I think that if you can reduce blind spots by design, that has to be a good thing. The development of the DVS is something that would be of interest for the governance group to look at in terms of how it incorporates direct vision standards into the FORS requirements over time.

Does FORS collaborate with the Driver Vehicle and Standards Agency?

The Driver Vehicle and Standards Agency (DVSA), who set up the Earned Recognition scheme, are part of our governance group.
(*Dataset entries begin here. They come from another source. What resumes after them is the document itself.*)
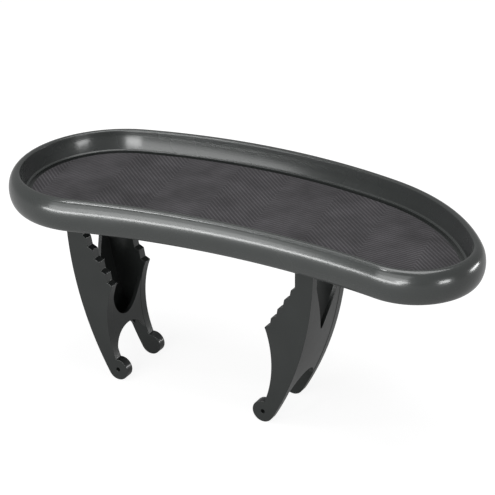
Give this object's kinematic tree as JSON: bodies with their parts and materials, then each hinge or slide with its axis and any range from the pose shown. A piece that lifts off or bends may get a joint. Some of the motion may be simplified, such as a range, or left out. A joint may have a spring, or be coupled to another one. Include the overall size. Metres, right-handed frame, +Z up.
{
  "type": "hot tub tray",
  "caption": "Kidney-shaped drinks tray with a rolled rim and ribbed mat, on two sprung stepped legs that hook over and grip the top of a tub wall.",
  "frame": {"origin": "on the ground, at the middle of the bounding box's bottom face", "axes": "+Z up, +X along the tray, -Y towards the hollow front side"},
  "size_m": [0.5842, 0.2594, 0.2365],
  "materials": {
    "shell_plastic": "glossy moulded plastic, dark metallic grey",
    "leg_plastic": "satin to glossy moulded plastic, dark metallic grey",
    "mat_rubber": "matt, fine herringbone ribs",
    "pad_rubber": "matt black",
    "bracket_plastic": "satin black moulding",
    "steel": "plain turned steel",
    "spool_plastic": "natural white nylon"
  },
  "bodies": {
    "tray": {"deck_mat": "mat_rubber", "left_bracket": "bracket_plastic", "left_bracket_screw_1": "steel", "left_bracket_screw_2": "steel", "left_bracket_screw_3": "steel", "left_bracket_screw_4": "steel", "left_hinge_pin": "steel", "left_pin_clip": "steel", "left_seat_pad": "pad_rubber", "left_spring": "steel", "left_spring_spool": "spool_plastic", "right_bracket": "bracket_plastic", "right_bracket_screw_1": "steel", "right_bracket_screw_2": "steel", "right_bracket_screw_3": "steel", "right_bracket_screw_4": "steel", "right_hinge_pin": "steel", "right_pin_clip": "steel", "right_seat_pad": "pad_rubber", "right_spring": "steel", "right_spring_spool": "spool_plastic", "tray_shell": "shell_plastic"},
    "left_leg": {"left_leg": "leg_plastic"},
    "right_leg": {"right_leg": "leg_plastic"}
  },
  "joints": [
    {"name": "left_leg_swing", "type": "hinge", "parent": "tray", "child": "left_leg", "pos_m": [-0.18488, -0.04421, 0.1953], "axis": [0, 1, 0], "range_deg": [0, 35], "stiffness_Nm_per_rad": 2, "springref_deg": -34.38, "deforming": ["left_spring"]},
    {"name": "right_leg_swing", "type": "hinge", "parent": "tray", "child": "right_leg", "pos_m": [0.11272, -0.04421, 0.1953], "axis": [0, -1, 0], "range_deg": [0, 35], "stiffness_Nm_per_rad": 2, "springref_deg": -34.38, "deforming": ["right_spring"]}
  ]
}
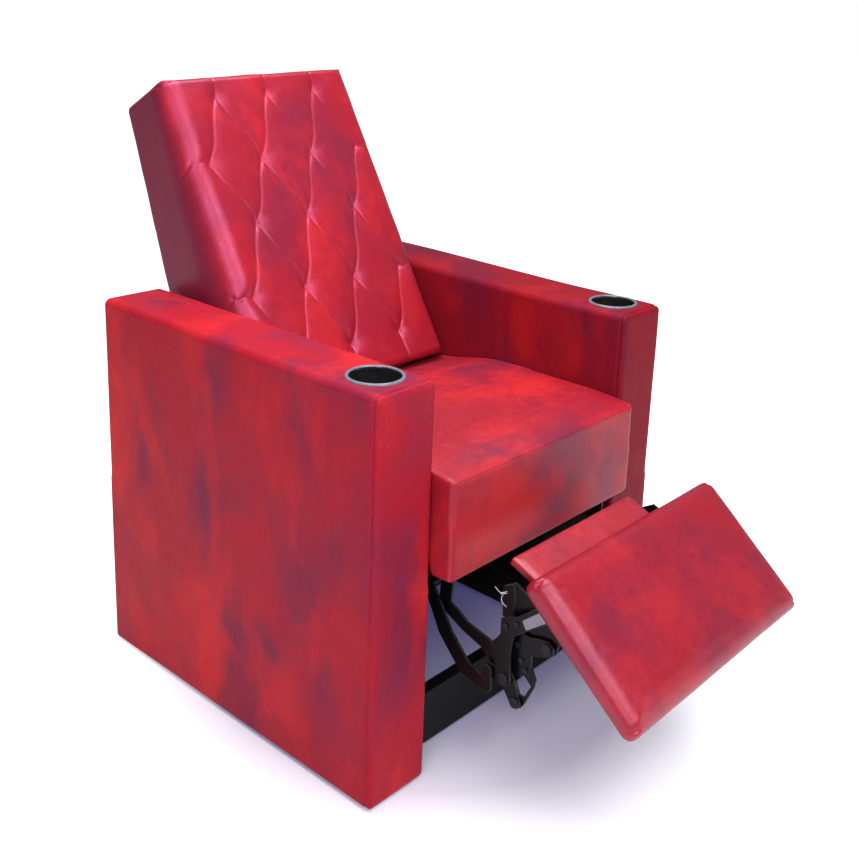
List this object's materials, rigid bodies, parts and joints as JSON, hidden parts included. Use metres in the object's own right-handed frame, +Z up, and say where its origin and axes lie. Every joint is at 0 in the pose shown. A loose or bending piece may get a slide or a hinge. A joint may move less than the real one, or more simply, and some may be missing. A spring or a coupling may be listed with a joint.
{
  "type": "recliner",
  "caption": "Push-back recliner with box arms, cup holders, a tufted back and a folding footrest, shown half open; marbled red leatherette over a steel linkage.",
  "frame": {"origin": "bottom centre of the whole object's bounding box, on the floor", "axes": "+Z up, the sitter faces -Y, +X is the sitter's left; X = 0 is the mirror plane"},
  "size_m": [0.73, 1.1496, 1.0181],
  "materials": {
    "leather": "marbled red and burgundy leatherette, satin",
    "padding": "foam under marbled red and burgundy leatherette, satin",
    "wood": "plywood and boards, black dust cloth or stain where they show",
    "black_steel": "black semi-gloss paint",
    "rivet_steel": "black oxide, slightly shiny",
    "painted_rail": "black satin paint",
    "cup_plastic": "black, glossy rim",
    "glide_plastic": "black, matte",
    "webbing": "woven elastic webbing"
  },
  "bodies": {
    "base": {"right_arm_cover": "leather", "right_arm_frame": "wood", "right_cup_holder": "cup_plastic", "left_arm_cover": "leather", "left_arm_frame": "wood", "left_cup_holder": "cup_plastic", "floor_glides": "glide_plastic", "front_base_rail": "painted_rail", "rear_base_rail": "painted_rail", "right_base_angle": "black_steel", "left_base_angle": "black_steel", "base_bolts": "rivet_steel", "base_rivets": "rivet_steel"},
    "front_rockers": {"right_front_rocker": "black_steel", "left_front_rocker": "black_steel", "front_rocker_tube": "black_steel"},
    "rear_rockers": {"right_rear_rocker": "black_steel", "left_rear_rocker": "black_steel", "rear_rocker_tube": "black_steel"},
    "seat": {"seat_frame": "wood", "seat_webbing": "webbing", "seat_cushion": "padding", "right_seat_plate": "black_steel", "left_seat_plate": "black_steel", "seat_rivets": "rivet_steel", "seat_bolts": "rivet_steel"},
    "back": {"back_cushion": "padding", "back_frame": "wood", "back_rear_panel": "leather", "right_back_bracket": "black_steel", "left_back_bracket": "black_steel", "back_bolts": "rivet_steel"},
    "front_links": {"right_front_link": "black_steel", "left_front_link": "black_steel", "front_link_rivets": "rivet_steel"},
    "rear_links": {"right_rear_link": "black_steel", "left_rear_link": "black_steel"},
    "ottoman_links": {"right_ottoman_link": "black_steel", "left_ottoman_link": "black_steel", "ottoman_link_studs": "rivet_steel"},
    "scissor_links": {"right_scissor_link": "black_steel", "left_scissor_link": "black_steel", "scissor_link_studs": "rivet_steel"},
    "footrest": {"footrest_pad": "padding", "footrest_board": "wood", "right_footrest_bracket": "black_steel", "left_footrest_bracket": "black_steel", "footrest_cross_bar": "black_steel", "footrest_rivets": "rivet_steel", "footrest_screws": "rivet_steel"},
    "flipper": {"flipper_pad": "padding", "flipper_board": "wood", "right_flipper_bracket": "black_steel", "left_flipper_bracket": "black_steel", "flipper_rivets": "rivet_steel"}
  },
  "joints": [
    {"name": "front_rocker_swing", "type": "hinge", "parent": "base", "child": "front_rockers", "pos_m": [0, -0.06837, 0.15], "axis": [1, 0, 0], "range_deg": [-19, 20]},
    {"name": "rear_rocker_swing", "type": "hinge", "parent": "base", "child": "rear_rockers", "pos_m": [0, 0.21163, 0.15], "axis": [1, 0, 0], "range_deg": [-19.2, 20.2]},
    {"name": "seat_carry", "type": "hinge", "parent": "front_rockers", "child": "seat", "pos_m": [0, -0.04927, 0.25833], "axis": [1, 0, 0], "range_deg": [-20.2, 19.2]},
    {"name": "back_recline", "type": "hinge", "parent": "seat", "child": "back", "pos_m": [0, 0.18163, 0.416], "axis": [-1, 0, 0], "range_deg": [-15.02, 15.8]},
    {"name": "footrest_extend", "type": "hinge", "parent": "seat", "child": "front_links", "pos_m": [0, -0.21697, 0.34], "axis": [-1, 0, 0], "range_deg": [-40, 30]},
    {"name": "rear_link_swing", "type": "hinge", "parent": "seat", "child": "rear_links", "pos_m": [0, -0.15387, 0.3546], "axis": [-1, 0, 0], "range_deg": [-35.98, 27.06]},
    {"name": "ottoman_link_turn", "type": "hinge", "parent": "front_links", "child": "ottoman_links", "pos_m": [0, -0.35537, 0.18], "axis": [-1, 0, 0], "range_deg": [-56.07, 74.66]},
    {"name": "scissor_link_turn", "type": "hinge", "parent": "front_links", "child": "scissor_links", "pos_m": [0, -0.33697, 0.2155], "axis": [-1, 0, 0], "range_deg": [-55.44, 73.82]},
    {"name": "footrest_turn", "type": "hinge", "parent": "ottoman_links", "child": "footrest", "pos_m": [0, -0.40207, 0.2874], "axis": [-1, 0, 0], "range_deg": [-77.36, 58.09]},
    {"name": "flipper_turn", "type": "hinge", "parent": "footrest", "child": "flipper", "pos_m": [0, -0.38437, 0.339], "axis": [-1, 0, 0], "range_deg": [-39.82, 53]}
  ],
  "couplings": [
    {"joint": "rear_rocker_swing", "follows": "front_rocker_swing", "ratio": 1},
    {"joint": "seat_carry", "follows": "front_rocker_swing", "ratio": -1},
    {"joint": "back_recline", "follows": "front_rocker_swing", "ratio": 0.78},
    {"joint": "rear_link_swing", "follows": "footrest_extend", "ratio": 0.892},
    {"joint": "ottoman_link_turn", "follows": "footrest_extend", "ratio": -1.859},
    {"joint": "scissor_link_turn", "follows": "footrest_extend", "ratio": -1.838},
    {"joint": "footrest_turn", "follows": "footrest_extend", "ratio": 1.9264},
    {"joint": "flipper_turn", "follows": "footrest_extend", "ratio": -1.3174}
  ]
}
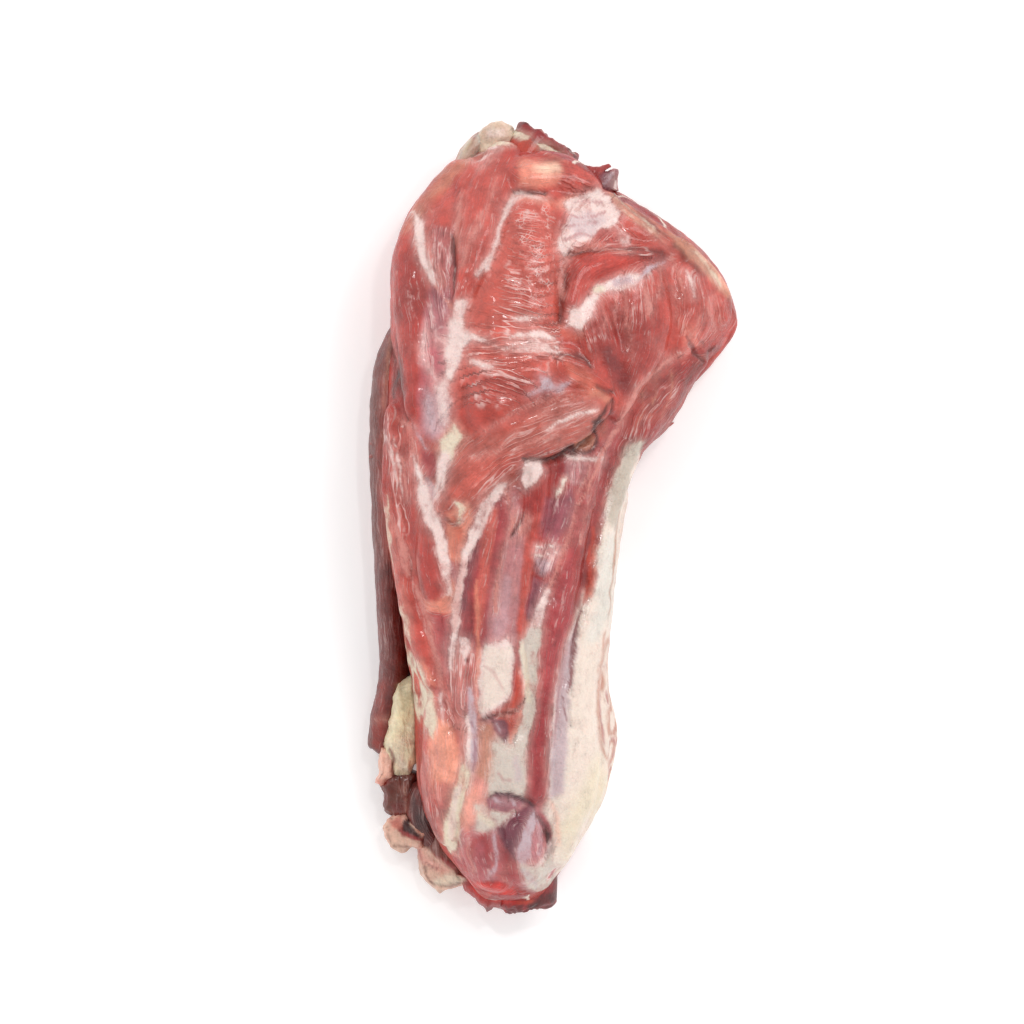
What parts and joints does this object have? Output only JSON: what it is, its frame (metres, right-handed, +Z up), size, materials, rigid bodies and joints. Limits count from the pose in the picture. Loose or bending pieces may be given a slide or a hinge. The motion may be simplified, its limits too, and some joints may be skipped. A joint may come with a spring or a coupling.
{
  "type": "raw lamb neck",
  "caption": "Whole raw lamb neck on the bone, lying on its side, broad shoulder end with a trimmed lobe and a narrow sawn head end.",
  "frame": {"origin": "on the table under the middle of the cut's box", "axes": "+Z up, +Y along the neck from the narrow head end to the broad shoulder end, +X towards the fat-covered back of the neck"},
  "size_m": [0.1294, 0.275, 0.0739],
  "materials": {
    "flesh": "moist raw lamb: red muscle with pale fat seams and lilac silverskin, glossy",
    "bone": "sawn bone: cream rim round dark red marrow, moist"
  },
  "bodies": {
    "root": {"neck_flesh": "flesh", "neck_bone": "bone"}
  },
  "joints": []
}
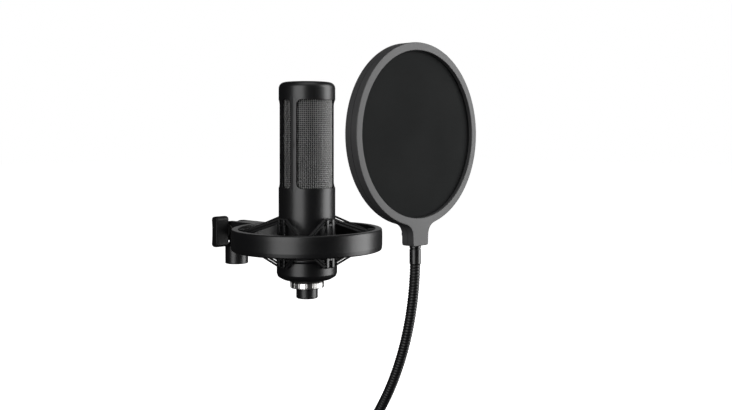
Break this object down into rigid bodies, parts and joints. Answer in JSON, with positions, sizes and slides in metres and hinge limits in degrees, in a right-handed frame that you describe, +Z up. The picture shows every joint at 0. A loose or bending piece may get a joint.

We are currently working with the DVSA to potentially introduce a process whereby if an operator is interested in both Earned Recognition and FORS, the FORS auditor could carry out a combined Earned Recognition and FORS audit.

Can you tell us about the expansion of FORS from a London-centric scheme to nationwide coverage?

Whilst originally a TfL scheme, FORS is now specified by developers, tier one contractors and even some local authorities across the country. Two thirds of our members are
non-London based. On our website, we have an interactive map on which you can click on any part of the UK and across Europe to find FORS members.

What does the future hold for FORS?

2018 is a standard review year, so the governance group will examine the requirements as they stand and make sure they are up-to-date. Furthermore, we want to make the scheme simpler. Currently, we have Bronze, Silver and Gold audits – these are three separate exercises of accreditation. We are looking into a way of combining them into a single audit process to make it easier and more efficient for members to register and progress. We are also trying to be more accessible in terms of the kinds of operations that can become accredited. There are large sections of the industry, for example couriers or some van operations, that are self-employed, franchise operators. We are working with some of these firms to create a good system of accreditation that works for that business model.

Our number one objective for FORS is improving road safety and in our experience, if you are safe, you also tend to be efficient. This also leads to reduced fuel costs, incidents costs, and environmental impact.


Qatar-based transport providers Mowasalat provide public transport across Qatar, including the bus service in and around Doha and a range of contract transport options across the country. As part of their plans for the World Cup in 2022, they enlisted the guidance of FORS, as they were looking for a best practice standard that could fill a perceived gap in regulatory requirements in the Middle East.
“We travelled to Qatar and audited Mowasalat against the Standard,” said John. “I am pleased to report they have progressed to the required level. The company is now a Bronze level FORS member. We have approximately 1000 buses accredited with them. They are a very impressive company and we are very happy to be working with them.”